12:20am. I was jerked awake by the ringing of my phone. There were problems in production.
I logged on, desperately trying to clear the fog of sleep from my brain. There were already a handful of alerts for a variety of services. I ran some quick tests, and quickly figured out that this was an outage.
After a bit more investigation, I was able to narrow down the cause to a specific service. After a short while, the platform was fixed. I made some notes while everything was fresh in my head, and did my best to get back to sleep.
In the morning, several engineers from different teams worked together to investigate the problem further. It all boiled down to an interaction with a server that had gone down. In theory, Knewton’s architecture should have been resilient to any single server failing. As it turns out, theory and practice weren’t the same.
The Cost of Outages
Failure is part of engineering. But system failures like the one described above are very costly.
First and foremost there is the cost to users. For students using Knewton-powered products, this cost can be significant. When Facebook is down, you can’t look at your friend’s selfies. But when Knewton is down, you can’t do your homework, or finish your take-home test, or study for the upcoming exam. We take these potential consequences seriously.
Second, there is the cost to employees, and to the company they work for. Waking people up in the middle of the night, or otherwise interrupting their personal lives, is a real cost. It creates unhappy employees. If it happens too frequently, then engineers may start ignoring the problems, or leave the company — or both.
Third, system failures can lead to compounding problems. When an alarm wakes me up in the middle of the night, my brain is only functioning at a fraction of its normal capacity. It is much easier for me to make a mistake at 3 a.m. than at 3 p.m. If I make the wrong judgement call while dealing with a production issue, I could actually make things worse — turning a minor issue into a major one.
Fourth, failures hurts a company’s reputation. No one wants to use flaky products. If Gmail was down for an hour every week, would you continue to use it? What if it dropped 5% of all incoming and outgoing emails? Users don’t want the best product in the world 90% of the time. They’d rather use a product that is 90% as good and works 100% of the time.
How Do You Avoid Failure?
The first way to avoid costly outages is to learn from our mistakes. At Knewton, we hold a post-mortem with clearly owned action items every time we have a production outage.
Second, we learn from other companies. Even though our product is unique, designing for failure isn’t a problem unique to Knewton. There is a lot of work being done at other companies to proactively test for reliability. While it is always tempting to reinvent the wheel, it’s always better to start by learning from others.
Here are two techniques that Knewton uses to improve reliability that we heard about elsewhere:
1. Introducing Failure
First, we are introducing failures into our platform, using Netflix’s wonderful Chaos Monkey tool. (Netflix, if you’re reading, THANK YOU for open sourcing this wonderful tool!) For each of our stacks, Chaos Monkey terminates one instance at random, once per workday, during business hours. This allows us to discover the weaknesses of our platform on our own terms, before they impact our users.

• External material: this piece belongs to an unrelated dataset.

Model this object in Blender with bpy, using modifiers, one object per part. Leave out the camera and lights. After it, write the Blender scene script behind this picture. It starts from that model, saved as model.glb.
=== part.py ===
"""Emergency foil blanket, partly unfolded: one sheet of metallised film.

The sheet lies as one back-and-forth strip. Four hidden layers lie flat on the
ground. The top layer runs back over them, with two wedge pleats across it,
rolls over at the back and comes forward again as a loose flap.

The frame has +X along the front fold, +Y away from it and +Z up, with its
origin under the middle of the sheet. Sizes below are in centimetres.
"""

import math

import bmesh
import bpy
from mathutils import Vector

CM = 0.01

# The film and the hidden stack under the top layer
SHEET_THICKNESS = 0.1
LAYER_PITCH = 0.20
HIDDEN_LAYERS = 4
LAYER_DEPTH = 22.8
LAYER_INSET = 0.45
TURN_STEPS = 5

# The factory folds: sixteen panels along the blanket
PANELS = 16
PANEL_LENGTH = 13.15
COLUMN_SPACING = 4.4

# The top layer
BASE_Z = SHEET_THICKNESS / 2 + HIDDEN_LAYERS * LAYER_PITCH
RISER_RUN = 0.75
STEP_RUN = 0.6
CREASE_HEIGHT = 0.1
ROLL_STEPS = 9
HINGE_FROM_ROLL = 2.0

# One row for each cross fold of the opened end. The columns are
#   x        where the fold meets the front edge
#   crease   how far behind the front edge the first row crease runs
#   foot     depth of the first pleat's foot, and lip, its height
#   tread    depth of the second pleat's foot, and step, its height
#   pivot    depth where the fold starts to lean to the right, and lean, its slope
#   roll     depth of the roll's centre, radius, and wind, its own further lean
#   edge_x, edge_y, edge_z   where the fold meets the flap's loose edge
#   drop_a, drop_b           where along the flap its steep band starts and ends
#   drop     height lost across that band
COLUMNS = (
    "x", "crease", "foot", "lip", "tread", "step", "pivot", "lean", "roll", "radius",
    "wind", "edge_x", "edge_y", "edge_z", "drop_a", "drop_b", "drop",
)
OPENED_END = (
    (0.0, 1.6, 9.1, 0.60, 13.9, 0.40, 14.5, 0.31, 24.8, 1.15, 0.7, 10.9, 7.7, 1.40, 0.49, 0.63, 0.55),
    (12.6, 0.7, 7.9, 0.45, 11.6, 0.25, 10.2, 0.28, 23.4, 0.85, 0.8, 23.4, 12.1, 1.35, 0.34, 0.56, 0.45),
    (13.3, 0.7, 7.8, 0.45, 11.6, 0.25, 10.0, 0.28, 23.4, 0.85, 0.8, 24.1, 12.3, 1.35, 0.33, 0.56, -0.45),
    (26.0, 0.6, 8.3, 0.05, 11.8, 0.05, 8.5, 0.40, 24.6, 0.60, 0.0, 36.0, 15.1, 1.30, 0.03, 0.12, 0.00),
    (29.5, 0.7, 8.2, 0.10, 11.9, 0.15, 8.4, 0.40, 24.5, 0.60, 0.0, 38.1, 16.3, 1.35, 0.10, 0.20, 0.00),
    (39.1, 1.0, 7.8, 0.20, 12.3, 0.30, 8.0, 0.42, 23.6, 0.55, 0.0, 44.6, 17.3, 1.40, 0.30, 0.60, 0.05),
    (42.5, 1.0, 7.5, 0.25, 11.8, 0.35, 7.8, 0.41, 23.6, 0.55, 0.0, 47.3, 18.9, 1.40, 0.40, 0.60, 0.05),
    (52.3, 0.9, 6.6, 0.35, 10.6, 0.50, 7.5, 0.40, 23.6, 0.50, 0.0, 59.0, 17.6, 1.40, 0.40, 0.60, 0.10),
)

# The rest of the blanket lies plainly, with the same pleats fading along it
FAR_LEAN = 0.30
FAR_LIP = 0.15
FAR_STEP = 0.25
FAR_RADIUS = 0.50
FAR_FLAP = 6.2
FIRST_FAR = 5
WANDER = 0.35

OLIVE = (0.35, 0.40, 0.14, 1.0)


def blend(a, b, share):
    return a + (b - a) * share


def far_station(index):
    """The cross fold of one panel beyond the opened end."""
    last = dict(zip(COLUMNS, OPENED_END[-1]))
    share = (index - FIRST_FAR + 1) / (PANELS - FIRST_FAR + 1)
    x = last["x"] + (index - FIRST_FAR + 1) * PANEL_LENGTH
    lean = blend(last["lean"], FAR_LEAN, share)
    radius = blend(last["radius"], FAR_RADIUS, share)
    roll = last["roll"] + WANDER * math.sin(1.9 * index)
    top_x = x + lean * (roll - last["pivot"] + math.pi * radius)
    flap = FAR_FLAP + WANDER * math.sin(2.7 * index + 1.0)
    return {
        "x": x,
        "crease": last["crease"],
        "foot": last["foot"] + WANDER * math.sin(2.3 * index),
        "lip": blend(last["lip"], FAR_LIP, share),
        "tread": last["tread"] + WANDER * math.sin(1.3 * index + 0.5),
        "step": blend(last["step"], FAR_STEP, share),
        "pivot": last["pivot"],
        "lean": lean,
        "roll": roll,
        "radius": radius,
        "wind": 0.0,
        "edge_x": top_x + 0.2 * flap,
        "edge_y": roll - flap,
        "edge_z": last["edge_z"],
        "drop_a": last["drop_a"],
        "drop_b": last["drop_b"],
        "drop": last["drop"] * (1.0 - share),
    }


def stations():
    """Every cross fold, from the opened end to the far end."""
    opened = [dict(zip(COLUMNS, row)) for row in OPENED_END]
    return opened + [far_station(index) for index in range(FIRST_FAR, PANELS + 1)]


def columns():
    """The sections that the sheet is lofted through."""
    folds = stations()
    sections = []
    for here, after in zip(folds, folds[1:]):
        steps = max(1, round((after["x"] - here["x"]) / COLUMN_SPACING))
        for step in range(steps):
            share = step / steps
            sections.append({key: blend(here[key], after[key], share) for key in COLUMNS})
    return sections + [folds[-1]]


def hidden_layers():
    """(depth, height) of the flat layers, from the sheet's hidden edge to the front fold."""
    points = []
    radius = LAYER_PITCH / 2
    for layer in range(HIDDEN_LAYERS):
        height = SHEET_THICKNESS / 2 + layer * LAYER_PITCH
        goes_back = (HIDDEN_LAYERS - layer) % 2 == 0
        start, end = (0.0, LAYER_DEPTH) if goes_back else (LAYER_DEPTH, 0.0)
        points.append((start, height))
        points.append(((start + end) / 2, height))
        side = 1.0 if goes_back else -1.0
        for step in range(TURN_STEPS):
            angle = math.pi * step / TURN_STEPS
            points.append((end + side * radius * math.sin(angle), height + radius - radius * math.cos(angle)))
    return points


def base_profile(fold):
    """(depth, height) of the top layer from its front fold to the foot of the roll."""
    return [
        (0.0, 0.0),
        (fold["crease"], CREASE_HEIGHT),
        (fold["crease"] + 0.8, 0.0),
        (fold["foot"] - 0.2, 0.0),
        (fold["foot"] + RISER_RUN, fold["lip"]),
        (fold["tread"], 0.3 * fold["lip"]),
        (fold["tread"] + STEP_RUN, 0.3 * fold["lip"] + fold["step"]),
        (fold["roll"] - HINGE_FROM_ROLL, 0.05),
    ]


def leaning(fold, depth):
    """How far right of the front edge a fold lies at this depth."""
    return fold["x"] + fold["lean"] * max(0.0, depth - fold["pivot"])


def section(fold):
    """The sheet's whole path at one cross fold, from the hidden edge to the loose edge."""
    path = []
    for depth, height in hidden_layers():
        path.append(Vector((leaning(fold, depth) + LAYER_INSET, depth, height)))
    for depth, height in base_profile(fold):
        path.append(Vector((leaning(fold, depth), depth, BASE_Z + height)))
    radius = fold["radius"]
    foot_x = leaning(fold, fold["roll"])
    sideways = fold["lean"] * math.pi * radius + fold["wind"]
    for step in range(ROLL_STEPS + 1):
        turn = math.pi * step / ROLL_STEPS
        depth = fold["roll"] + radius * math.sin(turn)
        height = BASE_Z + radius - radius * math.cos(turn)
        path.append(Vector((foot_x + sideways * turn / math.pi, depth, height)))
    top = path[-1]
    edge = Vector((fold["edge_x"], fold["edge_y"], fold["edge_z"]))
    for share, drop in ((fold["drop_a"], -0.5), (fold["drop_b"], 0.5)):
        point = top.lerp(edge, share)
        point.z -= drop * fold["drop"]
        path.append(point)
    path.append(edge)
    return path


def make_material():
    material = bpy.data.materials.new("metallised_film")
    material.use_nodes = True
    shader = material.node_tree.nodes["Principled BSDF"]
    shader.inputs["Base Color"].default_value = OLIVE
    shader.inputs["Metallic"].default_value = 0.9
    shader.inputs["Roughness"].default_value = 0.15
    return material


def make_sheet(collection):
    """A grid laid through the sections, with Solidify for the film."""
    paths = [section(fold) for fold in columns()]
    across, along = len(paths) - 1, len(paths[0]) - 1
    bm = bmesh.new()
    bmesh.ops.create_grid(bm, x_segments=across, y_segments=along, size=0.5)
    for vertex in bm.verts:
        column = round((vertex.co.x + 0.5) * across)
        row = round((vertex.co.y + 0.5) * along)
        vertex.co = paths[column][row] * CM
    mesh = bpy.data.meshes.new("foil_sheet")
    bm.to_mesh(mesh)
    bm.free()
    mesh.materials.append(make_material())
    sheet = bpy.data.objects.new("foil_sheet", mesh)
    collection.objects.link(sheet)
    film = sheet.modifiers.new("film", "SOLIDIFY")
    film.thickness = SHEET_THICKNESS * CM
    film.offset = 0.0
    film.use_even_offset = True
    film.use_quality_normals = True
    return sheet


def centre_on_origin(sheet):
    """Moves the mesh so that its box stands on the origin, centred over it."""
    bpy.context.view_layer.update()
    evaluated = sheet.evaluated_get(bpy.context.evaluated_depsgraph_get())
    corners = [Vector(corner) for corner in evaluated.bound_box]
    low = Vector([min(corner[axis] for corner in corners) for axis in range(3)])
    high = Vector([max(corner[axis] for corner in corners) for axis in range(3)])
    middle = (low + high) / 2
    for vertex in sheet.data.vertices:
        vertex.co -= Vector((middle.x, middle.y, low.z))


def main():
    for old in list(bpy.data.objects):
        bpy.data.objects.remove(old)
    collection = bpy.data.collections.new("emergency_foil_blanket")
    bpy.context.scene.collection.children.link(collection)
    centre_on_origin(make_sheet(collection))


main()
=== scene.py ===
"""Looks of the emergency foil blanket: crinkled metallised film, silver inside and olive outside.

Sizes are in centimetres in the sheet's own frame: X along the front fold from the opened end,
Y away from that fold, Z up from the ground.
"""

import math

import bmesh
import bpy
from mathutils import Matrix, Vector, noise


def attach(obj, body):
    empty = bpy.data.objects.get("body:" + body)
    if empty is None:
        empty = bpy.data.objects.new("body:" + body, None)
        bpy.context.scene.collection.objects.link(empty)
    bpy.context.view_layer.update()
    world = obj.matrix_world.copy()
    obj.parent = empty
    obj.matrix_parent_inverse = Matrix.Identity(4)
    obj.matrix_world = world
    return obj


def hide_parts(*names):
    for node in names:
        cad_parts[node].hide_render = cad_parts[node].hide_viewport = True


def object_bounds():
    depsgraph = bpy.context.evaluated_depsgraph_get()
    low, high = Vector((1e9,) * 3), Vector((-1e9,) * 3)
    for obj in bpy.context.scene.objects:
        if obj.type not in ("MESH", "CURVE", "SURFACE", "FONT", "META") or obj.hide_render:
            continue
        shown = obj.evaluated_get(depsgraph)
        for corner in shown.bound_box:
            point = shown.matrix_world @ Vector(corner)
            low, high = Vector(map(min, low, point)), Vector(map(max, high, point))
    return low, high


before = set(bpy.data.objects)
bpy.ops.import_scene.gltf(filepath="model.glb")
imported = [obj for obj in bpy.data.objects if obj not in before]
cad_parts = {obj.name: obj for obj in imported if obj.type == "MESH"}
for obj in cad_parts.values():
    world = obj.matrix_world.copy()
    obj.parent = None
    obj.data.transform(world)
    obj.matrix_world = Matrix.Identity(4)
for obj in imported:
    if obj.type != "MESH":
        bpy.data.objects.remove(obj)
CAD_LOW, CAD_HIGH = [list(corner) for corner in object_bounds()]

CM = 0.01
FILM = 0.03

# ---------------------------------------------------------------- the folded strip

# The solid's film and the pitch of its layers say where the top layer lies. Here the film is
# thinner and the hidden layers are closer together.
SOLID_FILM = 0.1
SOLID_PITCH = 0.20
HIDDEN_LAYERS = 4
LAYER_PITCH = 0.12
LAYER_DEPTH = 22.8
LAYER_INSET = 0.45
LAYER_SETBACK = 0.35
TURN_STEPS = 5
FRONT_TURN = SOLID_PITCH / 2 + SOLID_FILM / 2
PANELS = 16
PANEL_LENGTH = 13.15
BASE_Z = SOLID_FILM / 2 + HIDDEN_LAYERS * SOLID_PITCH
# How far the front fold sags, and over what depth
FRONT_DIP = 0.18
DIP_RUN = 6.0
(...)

2. Mitigating Risk in Production
One of the challenges of effective testing is that you can’t truly duplicate your production environment. Production stresses services in unique ways that are difficult or impossible to reproduce in test environments. Moving a new version of a service into production is always the real, final test. If you fail this test, then you impact your users.
So really the question isn’t if you test in production, it’s how you test in production. Knewton has been using two related techniques to minimize the risk of deploying new services to production.
A shadow deployment sits in parallel to the real service, processing duplicate copies of production messages, but without performing writes. We can monitor the performance of the shadow stack, but it will not directly affect our users. The shadow deployment allows us to test the performance of a new version with real production load, without the risk of impacting our users with bugs or regressions. The downsides, of course, are that a shadow service places additional load on dependent services (possibly indirectly affecting users), and requires work to create a custom read-only shadow configuration. Additionally, the difference in configuration means that we are not truly testing the same thing. In fact, if the service is write-limited, the shadow may give us greatly exaggerated performance measurements.
A canary deployment is a small subset (usually just one) of the boxes for a stack that run the new version of a service. The remaining boxes still run the current version. If something goes wrong with the new version, the damage is limited to only a fraction of our users. Unlike a shadow, this does not require any special configuration.
What constitutes effective failure testing changes constantly, as new services are introduced and our platform evolves. Creating comprehensive failure testing plans for each new service or major service change that we deploy is key. What are the different ways that this service could fail? What happens if this service fails? How will that affect the connected services? What happens if one of the connected services fails or becomes temporarily unavailable?
Additionally, we are in the process of auditing our outage history and categorizing it into different failure modes. This audit will allow us to design new tools to introduce common failure modes and make sure that we are now resilient to them across our whole platform.